J'ai dû faire mes preuves au démarrage, probablement plus qu'une personne valide. Puis ma hiérarchie a compris ma valeur et le handicap n'a plus été un frein. J'ai pu évoluer, changer d'équipe et gagner en expertise. Après 10 ans à mon poste, j'ai décidé de changer. Je souhaitais faire autre chose et l'environnement marketing dans lequel j'évoluais nécessitait une bonne audition. J'ai donc envoyé une candidature spontanée à Rousset, et ce fut une création de poste. 

Comme aménagements techniques, j'utilise juste un téléphone un peu spécial, avec une amplification importante, une bonne qualité sonore et un adaptateur casque sur lequel je branche mes appareils. J'ai aussi choisi un type de poste où la communication avec mes collègues peut aisément se faire en face à face, ou par écrit, pour ne pas générer constamment des difficultés de compréhension. 
Je me considère bien intégrée, aussi bien dans le monde du travail qu'au sein de mon équipe. Mais mon parcours n'a pas toujours été aisé, et il faut sans cesse rappeler mes difficultés à mon entourage pour qu'ils n'oublient pas de me regarder en me parlant pour que je puisse lire sur les lèvres, par exemple. Une des spécificités des malentendants est que notre handicap ne se voit pas. L'entourage a donc tendance à l'oublier. Le côté positif est que le malentendant se sent accepté, mais il doit alors choisir: ne pas se manifester, et faire des efforts surhumains pour compenser, ce qui est épuisant. Ou au contraire, rappeler sans cesse son handicap... 

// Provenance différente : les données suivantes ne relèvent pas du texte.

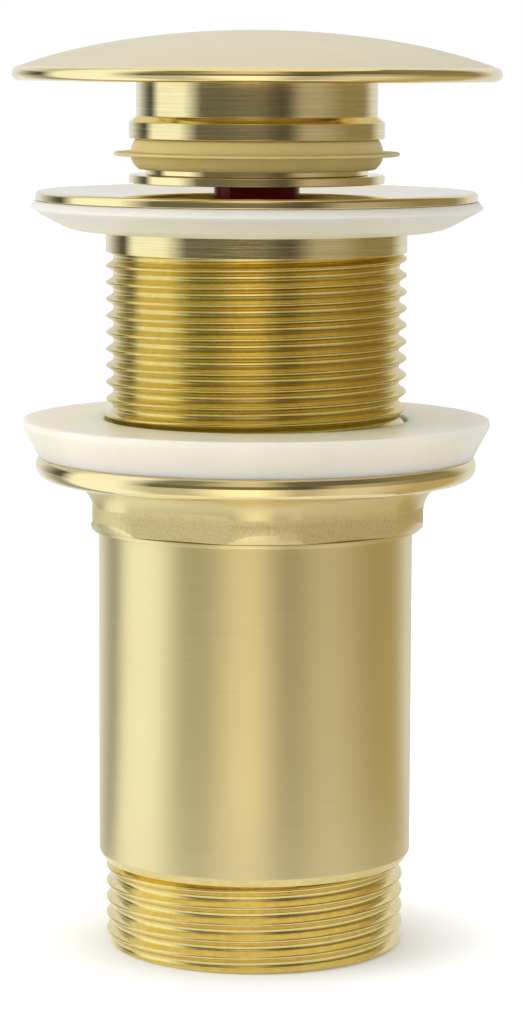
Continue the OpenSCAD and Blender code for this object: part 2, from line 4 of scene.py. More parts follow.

La méconnaissance de certains handicaps conduit à l'ignorance 
D'une manière générale, je crois que les plus gros obstacles à l'emploi des personnes handicapées sont la méconnaissance et les préjugés qui conduisent à certaines aberrations, comme de penser qu'elles ne peuvent pas accéder à la fin de leurs études à un CDI, ou qu'elles seront plus absentes que d'autres sans handicap. 
La méconnaissance de certains handicaps conduit à l'ignorance et au manque de considération. La personne handicapée est contrainte de démontrer doublement sa motivation et la validité de ses capacités. En ce qui concerne les personnes malentendantes, l'obstacle de départ est celui des études, car il faut compenser la difficulté d'entendre le cours par la lecture. Or tous les supports écrits n'existent pas toujours, et ne suffisent pas. 
De même, beaucoup de choses ont été faites dans les grandes entreprises et administrations en matière d'accessibilité, mais ce n'est pas suffisant. Il faut faire encore davantage pour tenir compte des autres formes de handicaps. La semaine du handicap participe à la communication et à mieux informer sur le handicap en général. 

Ce n'est pas un tabou, il faut briser les barrières et davantage sensibiliser les personnes dans les équipes de travail, ainsi que les managers qui doivent certes s'adapter, mais enrichissent également leur équipe d'une personne qui a développé d'autres capacités pour compenser. A la fin, la compréhension et l'échange permettent de faire tomber les barrières, les préjugés et la peur de mal faire.